Sementara ketika arbiter sudah setuju dengan penunjukkan, tetapi berniat mundur atau menolak kemudian, ini harus didasarkan pada keputusan kedua belah pihak sengketa, apakah menyetujui atau tidak menyetujui.

Dalam pasal 19, arbiter dalam posisi ini harus mengajukan permohonan kepada pihak terkait. Apabila para pihak menyetujui penarikan diri, arbiter dibebaskan tugasnya. Sebaliknya, jika para pihak tidak setuju, pembebasan tugas arbiter ditetapkan Ketua Pengadilan Negeri.

4 dari 4 halaman

Kelebihan dan Kekurangan Menyelesaikan Masalah dengan Arbitrase

Di Indonesia semenjak UU nomor 30 tahun 1999 tentang Arbitrase disahkan, penyelesaian sengketa melalui jalur arbitrase semakin meningkat. Ini termasuk sengketa dalam ruang lingkup internasional.

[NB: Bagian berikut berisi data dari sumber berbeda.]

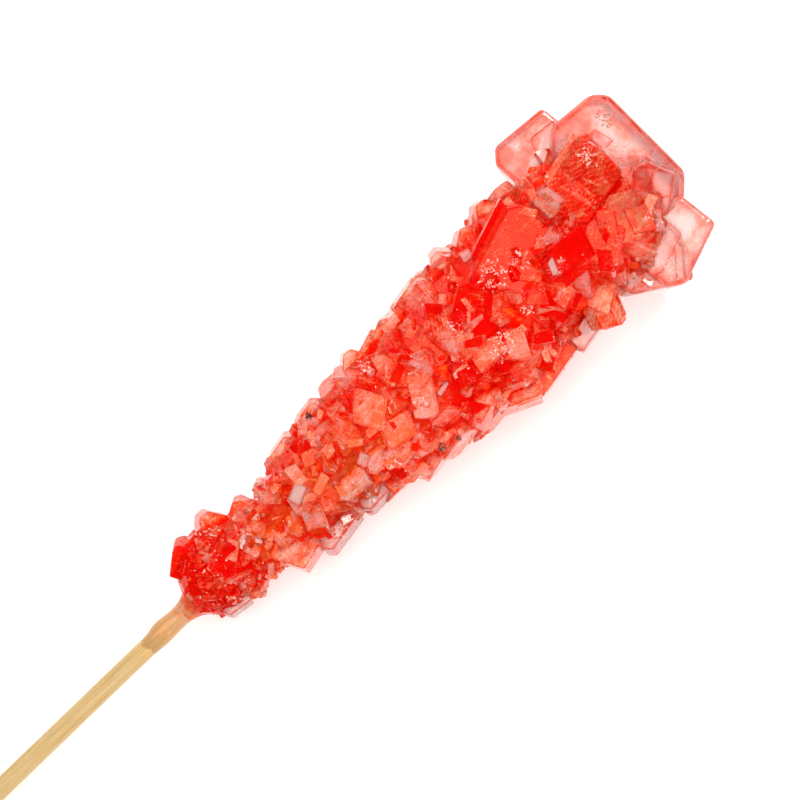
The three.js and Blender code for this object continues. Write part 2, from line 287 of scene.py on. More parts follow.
# a crystal 1 long, 1 wide and 1 thick, whose corners and edges are cut for the given width
def makeShape(width, lean, cornerCut, edge="edge", blunt=0):
    deselectAll()
    bpy.ops.mesh.primitive_cube_add(size=1)
    shape = bpy.context.object
    setMode("EDIT")
    thickness = crystal["thickness"] * width
    bpy.ops.transform.resize(value=(2, width, thickness))
    halfWidth = width / 2
    shift = lean * halfWidth
    cornerX = 0.5 + shift - cornerCut * width
    for side in (1, -1):
        cutAway((0.5 * side, 0, 0), (side, -lean * side, 0))
        cutAway((cornerX * side, halfWidth * side, 0), (side, (1 - lean) * side, 0))
        if blunt:
            bluntX = 0.5 - shift - blunt * width
            cutAway((bluntX * side, -halfWidth * side, 0), (side, -(1 + lean) * side, 0))
    selectAll()
    offset, segments = crystal[edge]
    bpy.ops.mesh.bevel(offset=offset * width, segments=segments, affect="EDGES", clamp_overlap=True)
    setMode("OBJECT")
    # the bevel faces get painted edge shade, carried as extra dye
    edges = shape.data.attributes.new("dye", "FLOAT", "FACE")  # the bevel leaves its new faces selected
    edges.data.foreach_set("value", [crystal["paintedEdgeShade"] * face.select for face in shape.data.polygons])
    setMode("EDIT")
    selectAll()
    bpy.ops.transform.resize(value=(1, 1 / width, 1 / thickness))
    bpy.ops.uv.cube_project(cube_size=1)  # each face spans 0 to 1
    setMode("OBJECT")
    return shape


def makeShapes(cornerCut, edge="edge"):
    return {width: makeShape(width, crystal["lean"], cornerCut, edge) for width in crystal["widths"]}


shapes = makeShapes(crystal["cornerCut"])
sharpShapes = makeShapes(crystal["sharpCut"])
softShapes = makeShapes(crystal["cornerCut"], "softEdge")
tipShape = makeShape(
    crystal["tipWidth"], crystal["tipLean"], crystal["cornerCut"], "softEdge", crystal["tipBlunt"])
print("crystal shapes made")


def newGroup(name):
    group = bpy.data.collections.new(name)
    bpy.context.scene.collection.children.link(group)
    return group


grown, clear, inner = [newGroup(name) for name in ("grown", "clear", "inner")]


def nearestShape(length, width, choice=shapes):
    return choice[min(choice, key=lambda share: abs(share - width / length))]


def giveDye(mesh, dye):
    values = [0.0] * len(mesh.polygons)
    if "dye" in mesh.attributes:
        mesh.attributes["dye"].data.foreach_get("value", values)
    else:
        mesh.attributes.new("dye", "FLOAT", "FACE")
    mesh.attributes["dye"].data.foreach_set("value", [value + dye for value in values])


def grow(shape, placement, dye, collection):
    mesh = shape.data.copy()
    mesh.transform(candyToTable @ placement)
    giveDye(mesh, dye)
    collection.objects.link(bpy.data.objects.new("crystal", mesh))


def growAt(shape, middle, turn, size, dye, collection):
    grow(shape, Matrix.Translation(middle) @ turn @ Matrix.Diagonal((*size, 1)), dye, collection)


# the middle that puts a crystal's furthest corner at that distance from the stick
def middleUnder(distance, shape, sized, station, angle):
    outward = outwardAt(angle)
    furthest = max((sized @ corner.co).dot(outward) for corner in shape.data.vertices)
    middle = outward * (distance - furthest)
    middle.x = station
    return middle


heart = {
    "seed": 2281,
    "count": 430,
    "firstStation": 5.5,
    "lastStation": 86,
    "length": (0.35, 0.75),  # of the usual length
    "width": (0.5, 0.9),  # of the length, as the next
    "thickness": (0.4, 0.8),
    "depth": (0.22, 0.5),  # of the usual length, under the reach
    "core": (36, 84),  # stations
    "cover": 0.66,
    "coreDye": 0.9,
    "sides": 10,
    "thinned": (14, 46, 0.35),  # from and to these stations only this share
    "placed": (  # at, length, turn
        ((86.6, -5.4, 3.2), 5.6, 30), ((88.6, -2.2, 2.4), 5.4, -20), ((84.4, -7.4, 1.6), 5.2, 60),
        ((87.4, -7.6, 0.2), 4.4, 10), ((89.6, -4.6, 0.6), 4.6, 80), ((82.6, 8.6, 2.4), 5.2, -40),
        ((84.6, 9.4, 1.4), 4.4, 15), ((80.4, 6.6, 6), 4.8, 50), ((21.4, -0.6, 3.6), 3.8, 25),
        ((18.2, 0.9, 3.2), 3.4, -30), ((24.2, 1, 4.4), 3.4, 70), ((15.6, -0.8, 2.8), 3, 10),
    ),
    "placedShape": (0.74, 0.6),  # width and thickness, of the length
    "placedDye": 0.5,
}


# red crystals that grew first, under the clear ones
def growHeart():
    draw = seeded(heart["seed"])
    thinFrom, thinTo, thinShare = heart["thinned"]
    for i in range(heart["count"]):
        station = draw(heart["firstStation"], heart["lastStation"])
        if thinFrom < station < thinTo and draw() > thinShare:
            continue
        usual = valueAt(usualLengths, station)
        angle = 2 * math.pi * draw()
        length = usual * draw(*heart["length"])
        size = (length, length * draw(*heart["width"]), length * draw(*heart["thickness"]))
        turn = randomTurn(draw)
        radius = reachAt(station, angle) - usual * draw(*heart["depth"]) - length / 2
        middle = (station, radius * math.cos(angle), radius * math.sin(angle))
        growAt(nearestShape(size[0], size[1], sharpShapes), middle, turn, size, draw(), inner)
    width, thickness = heart["placedShape"]
    for at, length, spin in heart["placed"]:
        turn = Euler([math.radians(angle) for angle in (spin / 2, spin / 3, spin)]).to_matrix().to_4x4()
        size = (length, width * length, thickness * length)
        growAt(sharpShapes[width], at, turn, size, heart["placedDye"], inner)


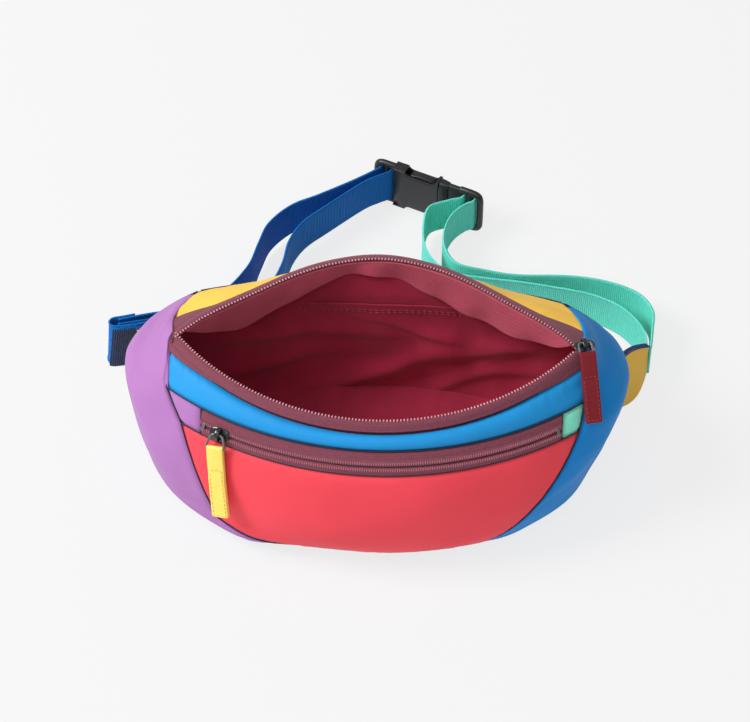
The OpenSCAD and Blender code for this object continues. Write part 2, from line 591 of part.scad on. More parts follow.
module strap_left() { color("royalblue") webbing(LEFT_ROUTE); }
module strap_right() { color("mediumaquamarine") webbing(RIGHT_ROUTE); }

module at_buckle() {
    translate([buckle_x, buckle_y, buckle_z]) rotate([0, 0, buckle_turn]) children();
}
function ease(t) = t * t * (3 - 2 * t);
function corner(x, z, r, start) = [for (i = [0:6]) [x + r * cos(start + 15 * i), z + r * sin(start + 15 * i)]];
// Face outline with corners of radius r0 at its x0 end and r1 at its x1 end
function face_outline(x0, x1, r0, r1) = let (h = buckle_h / 2)
    concat(corner(x0 + r0, r0 - h, r0, 180), corner(x1 - r1, r1 - h, r1, 270), corner(x1 - r1, h - r1, r1, 0),
        corner(x0 + r0, h - r0, r0, 90));
// Edge outline whose thickness swells from t0 to t1 between the stations a and b
function edge_outline(x0, a, b, x1, t0, t1) =
    let (upper = concat([[x0, t0 / 2]], [for (i = [0:8]) [mix(a, b, i / 8), mix(t0, t1, ease(i / 8)) / 2]], [[x1, t1 / 2]]))
    concat(upper, [for (i = [len(upper) - 1:-1:0]) [upper[i][0], -upper[i][1]]]);
module buckle_blank(face, edge) {
    intersection() {
        rotate([90, 0, 0]) linear_extrude(2 * buckle_t, center = true) polygon(face);
        linear_extrude(2 * buckle_h, center = true) polygon(edge);
    }
}
slot_end = bar_w + web_slot;
socket_floor = slot_end + 5;
guide_room = 3;
guide_h = 4.8;
root_in = 7;
root_room = 8;
root_depth = 6;
bar_round = 4.5;
mouth_round = 1.4;
socket_h = buckle_h - 2 * buckle_wall;
socket_t = buckle_t - 2 * buckle_wall;
module buckle_female() {
    color("dimgray") at_buckle() difference() {
        buckle_blank(face_outline(0, female_l, bar_round, mouth_round),
            edge_outline(0, slot_end + 1, socket_floor, female_l, buckle_bar, buckle_t));
        translate([bar_w, -buckle_t, -web_room / 2]) cube([web_slot, 2 * buckle_t, web_room]);
        translate([socket_floor, -socket_t / 2, -socket_h / 2]) cube([female_l, socket_t, socket_h]);
        for (k = [-1, 1]) translate([window_x0, -socket_t / 2, k * (buckle_h / 2 - buckle_wall / 2) - buckle_wall])
            cube([window_x1 - window_x0, socket_t, 2 * buckle_wall]);
    }
}
window_x0 = 18;
window_x1 = female_l - 2.6;
prong_t = socket_t - 2 * buckle_gap;
prong_pivot_x = female_l + 3;
prong_root_x = prong_pivot_x + 1.1;
prong_z = socket_h / 2 - 0.5;
hook_z = socket_h / 2 + 0.9;
module buckle_male() {
    color("dimgray") at_buckle() difference() {
        union() {
            buckle_blank(face_outline(female_l + buckle_gap, buckle_end, mouth_round, bar_round),
                edge_outline(female_l + buckle_gap, female_l + 5, buckle_end - slot_end - 1, buckle_end,
                    buckle_t, buckle_bar));
            translate([socket_floor + guide_room, -prong_t / 2, -guide_h / 2])
                cube([female_l + 2 - socket_floor - guide_room + buckle_gap, prong_t, guide_h]);
        }
        translate([buckle_end - slot_end, -buckle_t, -web_room / 2]) cube([web_slot, 2 * buckle_t, web_room]);
        for (k = [-1, 1]) translate([female_l - 1, -prong_t / 2 - buckle_gap, k * (buckle_h / 2 - root_in) - root_room / 2])
            cube([root_depth, prong_t + 2 * buckle_gap, root_room]);
    }
}
module prong(k) {
    at_buckle() mirror([0, 0, k < 0 ? 1 : 0]) translate([0, prong_t / 2, 0]) rotate([90, 0, 0])
        linear_extrude(prong_t) polygon([[prong_root_x, 8], [prong_root_x, 11.4], [window_x1 - 0.4, 12.6],
            [window_x1 - 0.4, hook_z], [window_x1 - 1.8, hook_z], [window_x1 - 2.3, prong_z], [window_x0 + 8, prong_z],
            [window_x0 + 3, prong_z - 0.8], [window_x0 + 0.6, 11], [window_x0 + 1, 9], [window_x0 + 8, 10.4],
            [female_l - 4, 9]]);
}
module prong_top() { color("gray") prong(1); }
module prong_bottom() { color("gray") prong(-1); }

front_pocket_panel();
upper_front_panel();
zip_end_left();
zip_end_right();
front_zip_tape_upper();
front_zip_tape_lower();
front_zip_coils();
front_zip_stops();
gusset_left();
gusset_right();
top_back_panel();
back_panel();
back_foam();
main_tape_front();
main_tape_back();
main_chain_front();
main_chain_back();
lining_front();
lining_left();
lining_right();
lining_back();
lip_facing();
inner_pocket();
front_pocket_bag();
front_slider();
front_pull_ring();
front_pull_tab();
main_slider();
main_pull_ring();
main_pull_tab();
wing_left();
wing_right();
strap_left();
strap_right();
buckle_female();
buckle_male();
prong_top();
prong_bottom();
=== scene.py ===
"""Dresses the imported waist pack: sewn panels, zips, lining, webbing, buckle, light and camera."""

import logging
import math
from dataclasses import dataclass
from enum import Enum
from typing import Callable, Iterable, Optional, Sequence

import bpy
import numpy as np
from mathutils import Matrix, Vector


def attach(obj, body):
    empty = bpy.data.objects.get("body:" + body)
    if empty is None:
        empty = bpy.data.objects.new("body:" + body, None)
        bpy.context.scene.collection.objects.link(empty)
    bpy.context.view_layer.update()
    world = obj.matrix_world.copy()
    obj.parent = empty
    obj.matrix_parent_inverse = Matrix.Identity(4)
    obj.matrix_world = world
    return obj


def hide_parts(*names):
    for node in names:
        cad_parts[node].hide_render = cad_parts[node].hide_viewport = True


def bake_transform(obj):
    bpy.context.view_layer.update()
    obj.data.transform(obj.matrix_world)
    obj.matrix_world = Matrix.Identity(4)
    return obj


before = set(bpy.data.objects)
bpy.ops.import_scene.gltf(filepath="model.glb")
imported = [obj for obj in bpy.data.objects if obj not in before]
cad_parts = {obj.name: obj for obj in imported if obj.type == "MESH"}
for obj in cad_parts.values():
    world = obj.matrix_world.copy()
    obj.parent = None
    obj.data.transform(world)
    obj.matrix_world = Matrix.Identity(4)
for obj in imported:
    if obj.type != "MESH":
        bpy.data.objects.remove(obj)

LOG = logging.getLogger("waist_pack")
MM = 0.001
WEB_WIDTH = 25.0
WEB_THICK = 1.3
Colour = tuple[float, float, float]
Solid = tuple[np.ndarray, list[list[int]]]
Route = list[tuple[float, float]]
Reach = Callable[[float], float]
Piece = bpy.types.Object
Finish = bpy.types.Material
Socket = bpy.types.NodeSocket
Array = np.ndarray
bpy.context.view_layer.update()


class Side(Enum):
    """Which side of the pack a piece is on, seen from the front."""

    LEFT = -1
    RIGHT = 1

    @property
    def index(self) -> int:
        """Place in a pair: 0 on the left and 1 on the right."""
        return (self.value + 1) // 2

    @property
    def word(self) -> str:
        """The side's word in the names of pieces."""
        return self.name.lower()


class Lip(Enum):
    """Which lip of the mouth a piece follows."""

    FRONT = -1
    BACK = 1


# ---- numbers


def mix(a: Array, b: Array, t: Array) -> Array:
    """Returns the value a share t of the way from a to b."""
    return a + (b - a) * t


def points(x: Array, y: Array, z: Array) -> Array:
    """Stacks three arrays of one shape into an array of points."""
    x, y, z = np.broadcast_arrays(x, y, z)
    return np.stack([x, y, z], axis=-1).astype(float)


def bell(x: Array, centre: float, width: float) -> Array:
    """Returns a smooth hump of height 1 about a centre."""
    return np.exp(-(((x - centre) / width) ** 2))


def crowded(count: int, share: float = 0.8) -> Array:
    """Returns count values from 0 to 1 that lie closer together near both ends."""
    t = np.linspace(0.0, 1.0, count)
    return t - share * np.sin(2 * math.pi * t) / (2 * math.pi)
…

Apa saja kelebihan dan kekurangan menyelesaikan masalah dengan arbitrase? Berikut penjelasannya yang Liputan6.com lansir dari berbagai sumber:

Kelebihan Arbitrase

1. Arbitrase memiliki keuntungan, proses sidang tertutup untuk umum.

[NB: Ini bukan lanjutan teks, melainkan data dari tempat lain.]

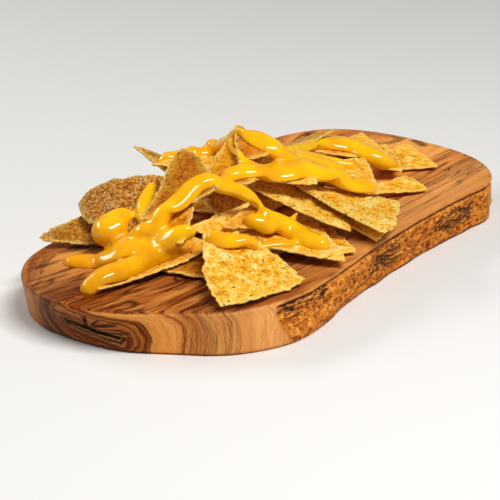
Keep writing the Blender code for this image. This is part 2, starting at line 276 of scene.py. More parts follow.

2. Arbitrase pun prosesnya lebih cepat (maksimal enam bulan).

3. Menyelesaikan masalah dengan arbitrase, putusannya final dan tidak dapat dibanding atau kasasi.

4. Arbiternya dipilih oleh para pihak, kelebihan arbitrase adalah bisa memilih arbiter yang ahli dalam bidang yang disengketakan, dan memiliki integritas atau moral yang tinggi.

5. Walaupun biaya formalnya lebih mahal daripada biaya pengadilan, kelebihan arbitrase adalah tidak ada 'biaya-biaya lain' .

6. Khusus di Indonesia, para pihak dapat mempresentasikan kasusnya dihadapan Majelis Arbitrase dan Majelis Arbitrase dapat langsung meminta klarifikasi oleh para pihak.

Kekurangan Arbitrase

1. Kekurangan arbitrase adalah sulitnya pelaksanaan atau eksekusi putusan arbitrase.

2. Pengadilan di Indonesia seringkali "dicap" enggan melaksanakan pelaksanaan putusan arbitrase internasional dengan alasan, putusan bertentangan dengan ketertiban umum.

3. Dalam ruang lingkup nasional, kekurangan arbitrase adalah pelaksanaan putusan arbitrase seringkali terhambat karena kurangnya kemampuan dan pengetahuan arbiter Indonesia yang berakibat penundaan putusan arbitrase.